Marshall told Yahoo Finance UK the government should “back business wholeheartedly” in the Budget amid not only the outbreak but also fresh trade uncertainty linked to Brexit. He had warned in his speech it was a “simple fact” that moving goods, hiring staff and following official rules would all cost firms more in years to come.

He said the BCC “respect” the fact ministers had made political choices on the UK’s EU relationship and immigration reforms. But he hit out at the portrayal of worried firms as anti-Brexit “saboteurs, throwing their wooden clogs into the machine of progress.”

Firms were right to warn higher costs will be borne by “consumers and our communities” as well as firms, Marshall said, and he urged ministers to give companies time to prepare for changes and work with them on detail.

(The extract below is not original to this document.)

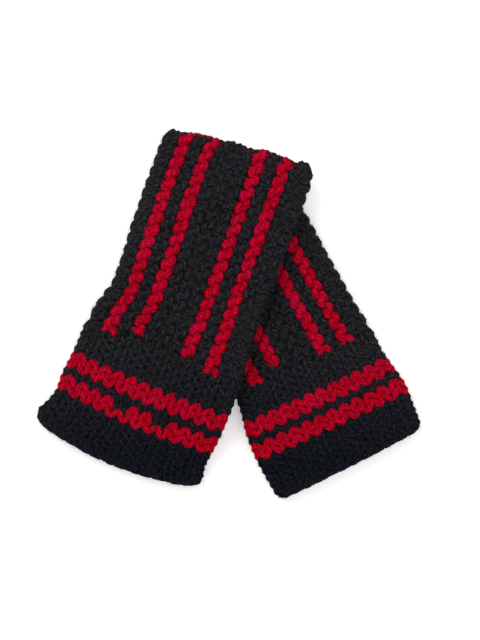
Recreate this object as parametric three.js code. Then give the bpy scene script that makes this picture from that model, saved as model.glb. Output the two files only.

Marshall also told a crowd of local business leaders from across the country it was not enough to leave firms to “take it on the chin,” after the government finally acknowledged increase costs earlier this year. Infrastructure from road repairs to Heathrow expansion, green investment incentives, lower business rates and export support could all ease the burden on business, he said.

Read more: Flybe CEO tells staff of ‘deep feeling of sorrow’ over collapse of airline

The chancellor sent a statement to organisers apologising for not attending amid his Budget preparations and praising British business, which was read out to guests.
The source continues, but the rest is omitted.